Despite repeatedly turning, what appeared to be a furnace inspector, away, Amherstburg resident Devon Pageau says he insisted he needed to come into her home. "He had a clipboard and a name tag. And I waved to him and said, no I'm not interested. And he said, no I'm not trying to sell you anything, I need to come in and inspect your furnace."

Police say her instincts likely served her well as they believe the inspector was an alleged fraudster.

They are warning the public on social media of suspects going door to door demanding entry.

As Pageau found out, their approach is sometimes very aggressive. "He said, no it's the law I need to come in. And when he knew I wasn't coming back, he said that's fine I'll just send my friend back and he was getting louder and louder as he spoke."

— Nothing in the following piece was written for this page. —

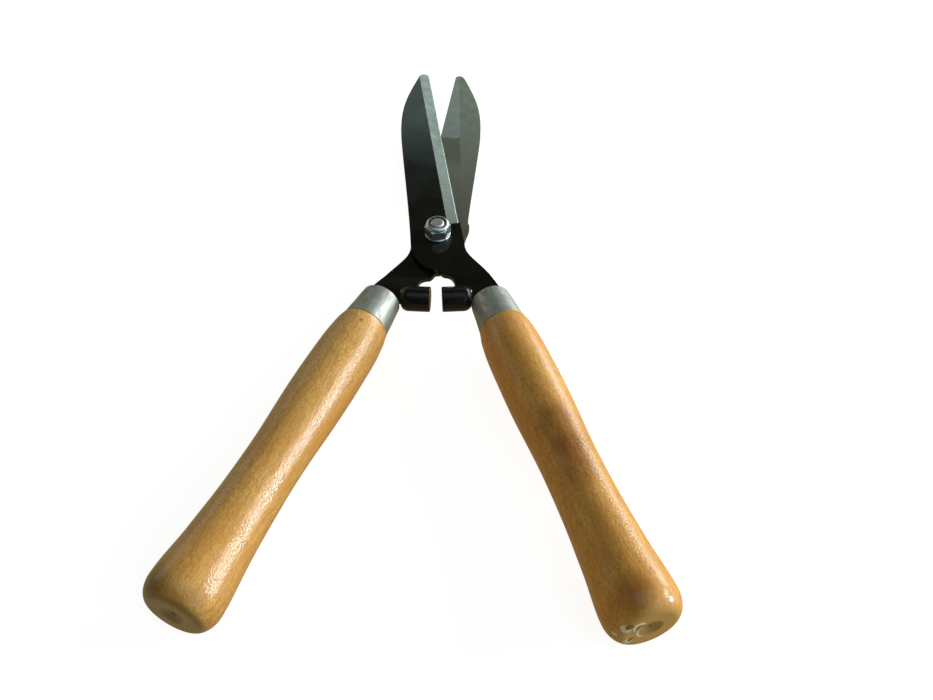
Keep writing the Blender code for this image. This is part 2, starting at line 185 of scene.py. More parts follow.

The suspects were not claiming to be from a recognized Windsor company, but advisor Tony O`Beid from Fahrhall Home Comfort says their technicians never approach a home unannounced. "We would never ever go door knocking door to door. We would actually make appointments with you, or you call us, and we make an appointment,"

O’Beid says once fraudsters get into your home it`s a major cash grab. "It's just a gimmick. It's just their way to get in your house to buy equipment, or to get you to rent equipment from them, or to swindle you."

Meantime Pageau says she will remain on high alert. "You shouldn't have to force yourself into someone's home. If someone says no, you should go away."